For Gibson then, it seems the joy is in the act of creating. Of conceptualising, innovating and bringing to life the kinds of shoes that he was inspired by and collected when he was younger.

Nike Mayfly

“Around 15 years ago, Nike designed a shoe called the Mayfly,” Gibson tells me, after I ask whether he has a favourite sneaker in his own collection, “and the cool thing about that shoe is that it was designed to only last for 100 kilometres before falling apart, then you’d send it back to Nike and they’d recycle it for you.” It was designs like the Mayfly — ones that were cutting edge, ahead of their time and seeking to shift people’s perceptions around how something was made and question the idea of purpose — that Gibson seems to have used as cornerstones for his own unique ethos and methodology.

 This year, the designer worked on a project that created a number of new, concept-driven Nike Labels, seeing him and his team pull inspiration from Nike’s archives to reimagine the past with a contemporary filter. Resulting in sub-labels like the N.354, D/MS/X and THE10TH, the endeavour, in the way that it took something tried and true, something already in existence and imbued it with new meaning, felt emblematic of what Gibson himself represents — a changing of the old guard. 

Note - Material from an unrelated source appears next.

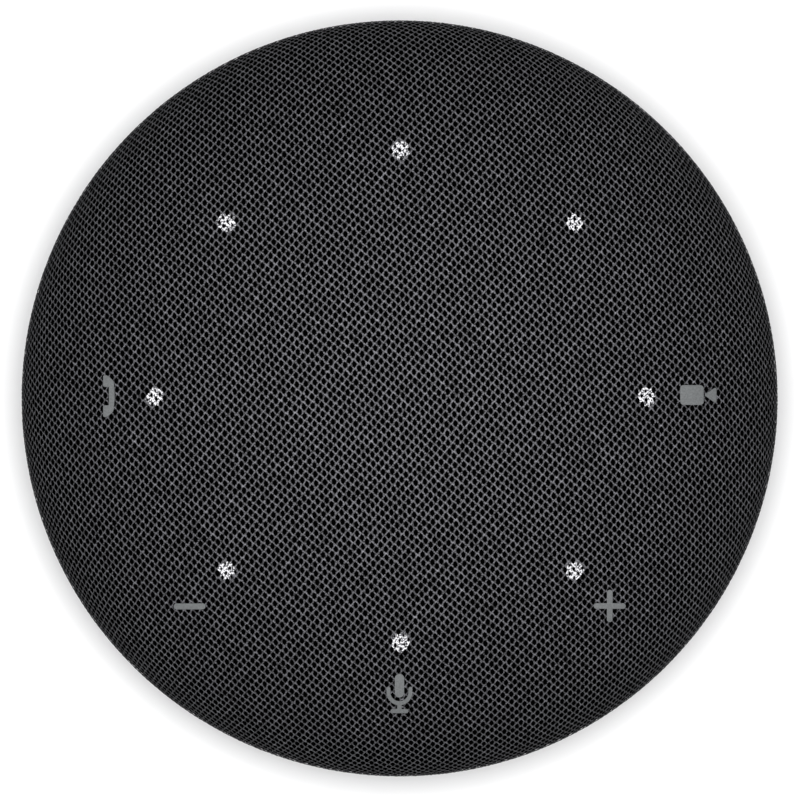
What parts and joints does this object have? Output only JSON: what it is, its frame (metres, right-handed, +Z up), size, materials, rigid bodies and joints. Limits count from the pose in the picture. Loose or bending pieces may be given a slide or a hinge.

the N.354, D/MS/X and THE10TH

And with issues like sustainability, as it relates to both antiquated manufacturing processes and the environment, a ubiquitous presence in mainstream footwear (now, 75 percent of all Nike apparel and footwear contains some recycled material, and the company is working towards a goal of using 100 percent renewable energy, globally, by 2025) it’s the designers that are unafraid to embrace change, designers like Gibson, who will likely be the ones to lead the industry into the future.